### What is being asked:
Find every line in the records that holds the string "handed". Copy each one.

Entries with parts and joints
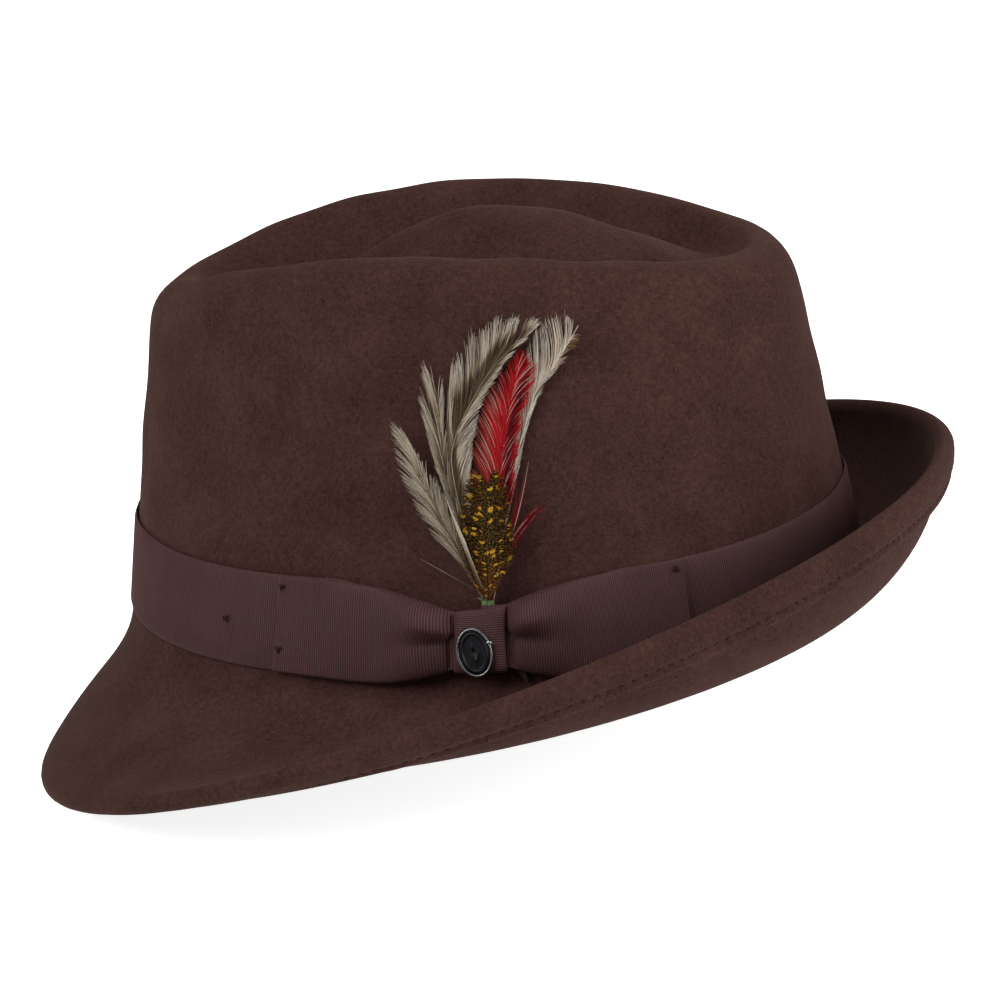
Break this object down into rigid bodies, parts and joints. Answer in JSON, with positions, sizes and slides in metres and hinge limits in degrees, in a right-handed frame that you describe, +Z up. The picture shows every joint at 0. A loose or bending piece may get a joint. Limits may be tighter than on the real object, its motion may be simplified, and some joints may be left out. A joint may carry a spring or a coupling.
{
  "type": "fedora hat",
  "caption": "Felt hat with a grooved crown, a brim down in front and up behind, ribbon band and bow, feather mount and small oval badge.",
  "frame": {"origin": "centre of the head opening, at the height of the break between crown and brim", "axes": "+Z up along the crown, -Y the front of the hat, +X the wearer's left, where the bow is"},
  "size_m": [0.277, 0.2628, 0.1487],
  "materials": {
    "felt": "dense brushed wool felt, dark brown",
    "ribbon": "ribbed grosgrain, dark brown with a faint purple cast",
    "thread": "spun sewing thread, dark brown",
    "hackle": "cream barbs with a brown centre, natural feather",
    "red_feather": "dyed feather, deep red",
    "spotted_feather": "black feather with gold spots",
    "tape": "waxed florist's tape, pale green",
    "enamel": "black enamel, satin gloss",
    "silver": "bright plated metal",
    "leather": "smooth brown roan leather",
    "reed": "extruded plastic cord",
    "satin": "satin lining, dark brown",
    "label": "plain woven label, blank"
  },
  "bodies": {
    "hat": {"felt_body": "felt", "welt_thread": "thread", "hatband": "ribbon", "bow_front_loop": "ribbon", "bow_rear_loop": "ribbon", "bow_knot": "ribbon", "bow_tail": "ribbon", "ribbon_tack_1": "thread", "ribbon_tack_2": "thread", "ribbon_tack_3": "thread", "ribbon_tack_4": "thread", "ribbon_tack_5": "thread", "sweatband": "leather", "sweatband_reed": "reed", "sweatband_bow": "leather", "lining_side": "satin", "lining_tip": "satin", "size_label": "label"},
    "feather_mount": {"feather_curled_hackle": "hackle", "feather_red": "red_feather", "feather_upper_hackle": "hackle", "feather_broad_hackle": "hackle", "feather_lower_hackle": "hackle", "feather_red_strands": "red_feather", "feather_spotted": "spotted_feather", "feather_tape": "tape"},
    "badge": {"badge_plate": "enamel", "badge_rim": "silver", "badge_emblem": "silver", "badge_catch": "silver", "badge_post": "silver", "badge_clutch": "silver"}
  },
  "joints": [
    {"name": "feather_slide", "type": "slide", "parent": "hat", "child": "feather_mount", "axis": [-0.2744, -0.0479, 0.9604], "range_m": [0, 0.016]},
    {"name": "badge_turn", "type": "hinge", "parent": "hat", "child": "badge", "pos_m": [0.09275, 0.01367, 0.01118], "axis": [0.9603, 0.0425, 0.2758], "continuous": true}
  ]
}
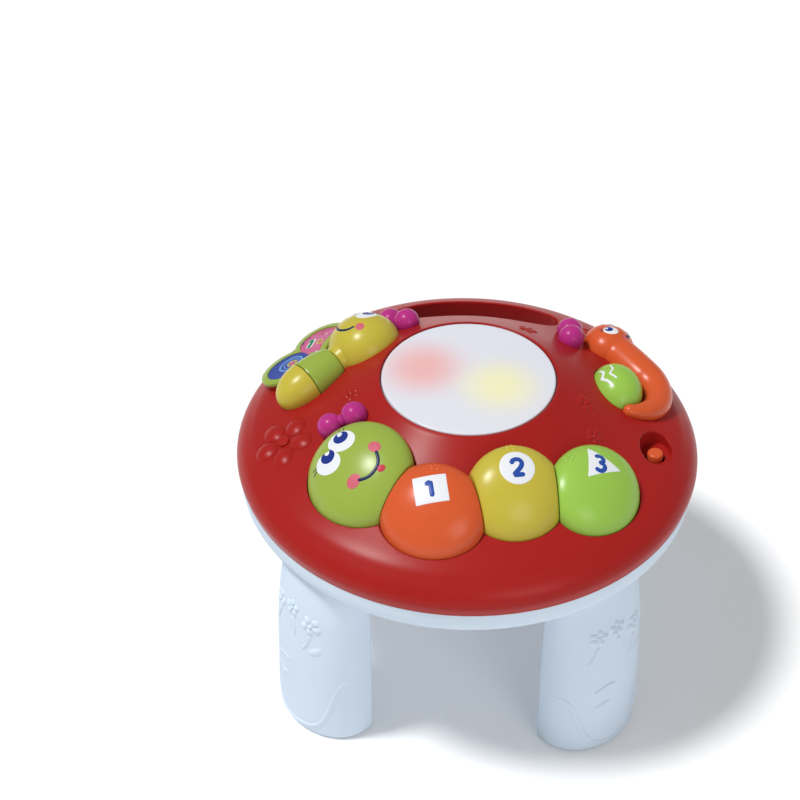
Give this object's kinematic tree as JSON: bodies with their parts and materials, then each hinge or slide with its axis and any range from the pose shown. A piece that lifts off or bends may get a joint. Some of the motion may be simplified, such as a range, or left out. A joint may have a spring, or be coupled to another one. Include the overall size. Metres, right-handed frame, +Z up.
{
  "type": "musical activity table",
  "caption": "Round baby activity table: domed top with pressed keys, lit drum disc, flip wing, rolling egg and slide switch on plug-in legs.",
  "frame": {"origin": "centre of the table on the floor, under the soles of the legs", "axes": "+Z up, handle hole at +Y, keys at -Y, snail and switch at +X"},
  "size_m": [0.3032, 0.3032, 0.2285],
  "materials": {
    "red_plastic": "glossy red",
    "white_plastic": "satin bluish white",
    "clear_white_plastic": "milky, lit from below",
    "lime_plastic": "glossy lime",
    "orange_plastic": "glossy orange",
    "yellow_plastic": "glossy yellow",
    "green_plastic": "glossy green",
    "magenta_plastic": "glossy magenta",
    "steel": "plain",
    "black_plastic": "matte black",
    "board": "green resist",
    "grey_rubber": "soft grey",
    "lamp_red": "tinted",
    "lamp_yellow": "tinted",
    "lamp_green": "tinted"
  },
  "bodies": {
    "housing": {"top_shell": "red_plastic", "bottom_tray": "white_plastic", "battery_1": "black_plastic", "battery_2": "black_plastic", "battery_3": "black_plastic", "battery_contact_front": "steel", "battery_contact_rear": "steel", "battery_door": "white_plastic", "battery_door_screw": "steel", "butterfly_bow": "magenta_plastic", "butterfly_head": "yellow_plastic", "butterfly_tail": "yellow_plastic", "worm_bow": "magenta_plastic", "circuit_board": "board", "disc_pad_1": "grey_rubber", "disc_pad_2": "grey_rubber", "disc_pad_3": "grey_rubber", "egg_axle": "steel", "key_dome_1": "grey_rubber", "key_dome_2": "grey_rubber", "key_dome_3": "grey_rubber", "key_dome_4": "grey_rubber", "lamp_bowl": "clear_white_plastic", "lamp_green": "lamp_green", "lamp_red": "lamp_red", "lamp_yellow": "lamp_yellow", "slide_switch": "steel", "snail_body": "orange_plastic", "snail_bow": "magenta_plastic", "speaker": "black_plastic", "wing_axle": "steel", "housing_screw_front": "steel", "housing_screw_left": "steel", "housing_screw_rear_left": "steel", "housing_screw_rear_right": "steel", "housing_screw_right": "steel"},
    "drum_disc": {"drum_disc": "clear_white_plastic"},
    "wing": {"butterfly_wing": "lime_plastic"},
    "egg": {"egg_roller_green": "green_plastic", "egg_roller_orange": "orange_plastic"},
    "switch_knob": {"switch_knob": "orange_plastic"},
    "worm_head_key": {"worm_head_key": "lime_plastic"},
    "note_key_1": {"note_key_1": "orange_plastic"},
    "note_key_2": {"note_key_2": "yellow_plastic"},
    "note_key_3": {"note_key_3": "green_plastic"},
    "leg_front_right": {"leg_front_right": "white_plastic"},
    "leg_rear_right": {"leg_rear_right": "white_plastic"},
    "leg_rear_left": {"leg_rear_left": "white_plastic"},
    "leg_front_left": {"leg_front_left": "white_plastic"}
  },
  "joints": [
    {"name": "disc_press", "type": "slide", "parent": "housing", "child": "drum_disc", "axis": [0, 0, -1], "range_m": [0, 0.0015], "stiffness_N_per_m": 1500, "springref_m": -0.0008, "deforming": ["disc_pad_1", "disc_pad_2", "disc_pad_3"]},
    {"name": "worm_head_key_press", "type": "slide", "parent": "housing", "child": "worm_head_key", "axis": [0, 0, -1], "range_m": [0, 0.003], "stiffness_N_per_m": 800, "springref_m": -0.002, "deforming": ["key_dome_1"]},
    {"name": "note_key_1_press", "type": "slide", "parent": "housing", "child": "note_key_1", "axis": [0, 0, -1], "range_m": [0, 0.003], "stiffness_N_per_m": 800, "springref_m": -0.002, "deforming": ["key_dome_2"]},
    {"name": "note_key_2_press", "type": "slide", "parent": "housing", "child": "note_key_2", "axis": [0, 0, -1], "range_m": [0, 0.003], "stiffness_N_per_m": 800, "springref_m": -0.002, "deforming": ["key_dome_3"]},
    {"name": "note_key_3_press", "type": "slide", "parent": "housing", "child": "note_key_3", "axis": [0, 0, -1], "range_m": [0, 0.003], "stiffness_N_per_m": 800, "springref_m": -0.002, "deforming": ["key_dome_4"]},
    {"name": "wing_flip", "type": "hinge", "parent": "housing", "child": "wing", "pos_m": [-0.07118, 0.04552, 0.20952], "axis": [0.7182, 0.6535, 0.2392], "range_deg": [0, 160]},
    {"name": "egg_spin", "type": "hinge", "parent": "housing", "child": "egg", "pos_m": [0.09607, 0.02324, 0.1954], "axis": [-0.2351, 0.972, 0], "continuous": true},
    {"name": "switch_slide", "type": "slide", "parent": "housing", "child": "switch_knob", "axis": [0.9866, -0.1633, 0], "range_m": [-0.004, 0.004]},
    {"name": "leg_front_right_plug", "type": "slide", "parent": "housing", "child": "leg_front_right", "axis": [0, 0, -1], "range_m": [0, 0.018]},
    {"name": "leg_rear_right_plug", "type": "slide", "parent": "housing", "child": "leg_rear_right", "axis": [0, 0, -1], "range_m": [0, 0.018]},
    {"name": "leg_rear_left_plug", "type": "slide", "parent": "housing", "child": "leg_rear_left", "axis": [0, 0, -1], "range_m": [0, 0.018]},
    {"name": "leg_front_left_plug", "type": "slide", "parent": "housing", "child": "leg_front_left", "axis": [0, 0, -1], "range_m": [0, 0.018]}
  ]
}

### Exercise result:
Break this object down into rigid bodies, parts and joints. Answer in JSON, with positions, sizes and slides in metres and hinge limits in degrees, in a right-handed frame that you describe, +Z up. The picture shows every joint at 0. A loose or bending piece may get a joint. Limits may be tighter than on the real object, its motion may be simplified, and some joints may be left out. A joint may carry a spring or a coupling.
Give this object's kinematic tree as JSON: bodies with their parts and materials, then each hinge or slide with its axis and any range from the pose shown. A piece that lifts off or bends may get a joint. Some of the motion may be simplified, such as a range, or left out. A joint may have a spring, or be coupled to another one. Include the overall size. Metres, right-handed frame, +Z up.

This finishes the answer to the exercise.